Потом дошла очередь и до Харькова: на него обрушились рейдовые танковые бригады гитлеровцев. И мы с Петром встретились только в Москве годом позже: "Комуніст" перебазировался теперь в Москву, там же была и моя редакция — и мы встречались теперь на Тверском бульваре, 18, или в Союзе писателей СССР на улице Воровского. И Петро рассказал мне, что, когда мы выехали из Харькова, он переселился в мою брошенную квартиру и жил в ней до самого дня падения Харькова: спал на моей постели, читал мои книги, а в шкафу нашел даже забытую бутылку белого столового вина. Из окон моей квартиры Петро смотрел ночью на зарево пожаров, на вспышки взрывов и на пунктиры трассирующих пуль на небосводе. И тут думал свою горькую думу — горькую думу в час лихолетья, в период отступления… Ох, и горькая же то была дума — ее помнит каждый, кто переступил уже за порог детства в дни минувшей воины.
Не диво, что именно это — размышления о беде, обмен горестными мыслями — нас с Петром особенно сблизили.

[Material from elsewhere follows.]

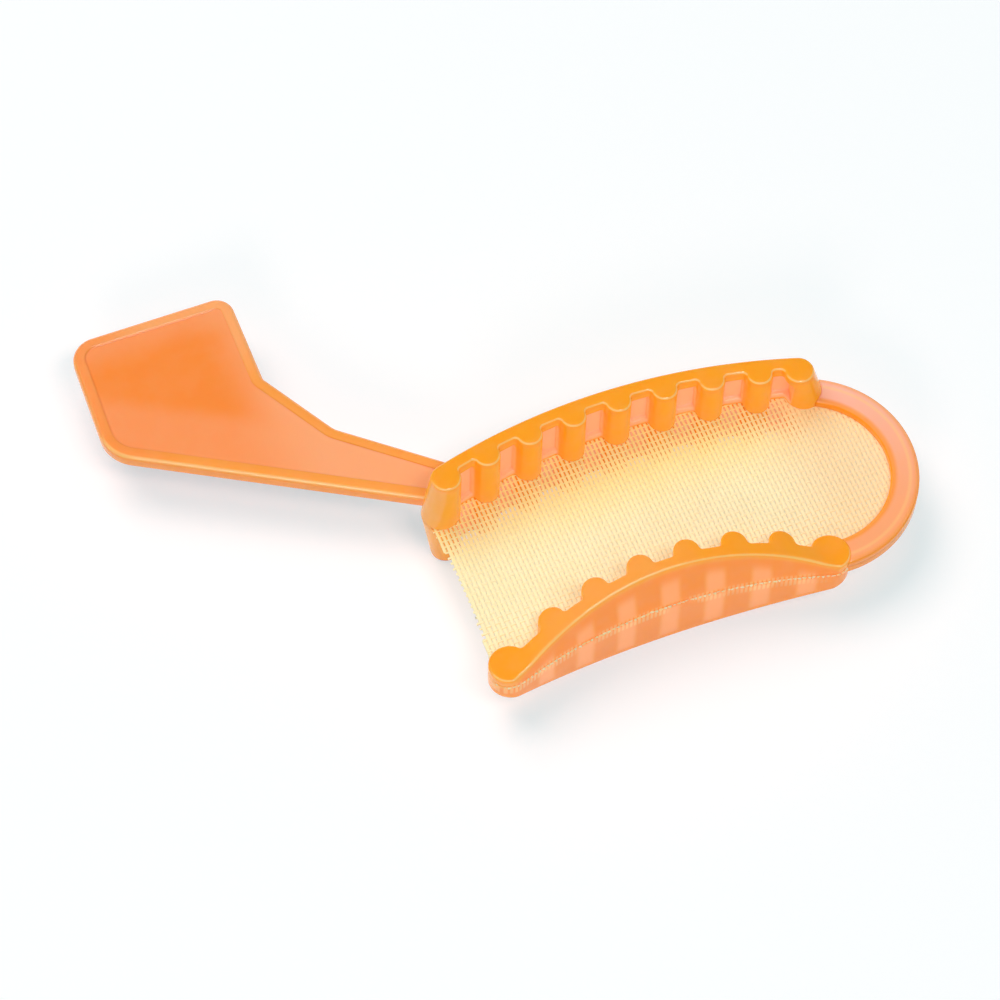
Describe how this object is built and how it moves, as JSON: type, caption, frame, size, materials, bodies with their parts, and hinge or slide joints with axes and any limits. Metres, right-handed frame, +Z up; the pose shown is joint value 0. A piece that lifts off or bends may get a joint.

А впрочем — "сблизило", "сблизились" — это не те слова, когда речь идет о Петре Козланюке. У людей бывают разные характеры: один сходятся быстро и легко, другие — медленно и трудно, а то и совсем не умеют сойтись. Я — из тех, что сходятся трудно. Но не только мы двое — вопреки моему характеру — сошлись быстро, легко и ко взаимному удовольствию: Петро вообще удивительно быстро, легко и как-то и в самом деле "органично", как никто из галичан после воссоединения с западными землями, вошел в наш круг товарищей с Большой Украины. Тогда и появилось это чувство — будто он всегда был с нами и среди нас, такой же точно, как и все мы, ничем не отличающийся от нас, "восточников". Я подчеркиваю это, потому что всем известно, что было немало своеобычных черт и черточек, не схожих у украинцев "восточников" и "западников": столетия раздельного существования, под разными государственными режимами, в традициях разных религий и под влиянием разнонациональных соседних культур — наложили, конечно, свою печать на украинцев по эту и по ту сторону Збруча. Только теперь разница эта стала почти неощутимой, а двадцать пять лет назад все эти черты и черточки еще сильно сказывались. Так вот, у Петра Козла шока никаких особых черт и черточек не было: он вошел в наш круг просто и легко, словно и родились мы вместе, вместе и жили до сих пор день за днем.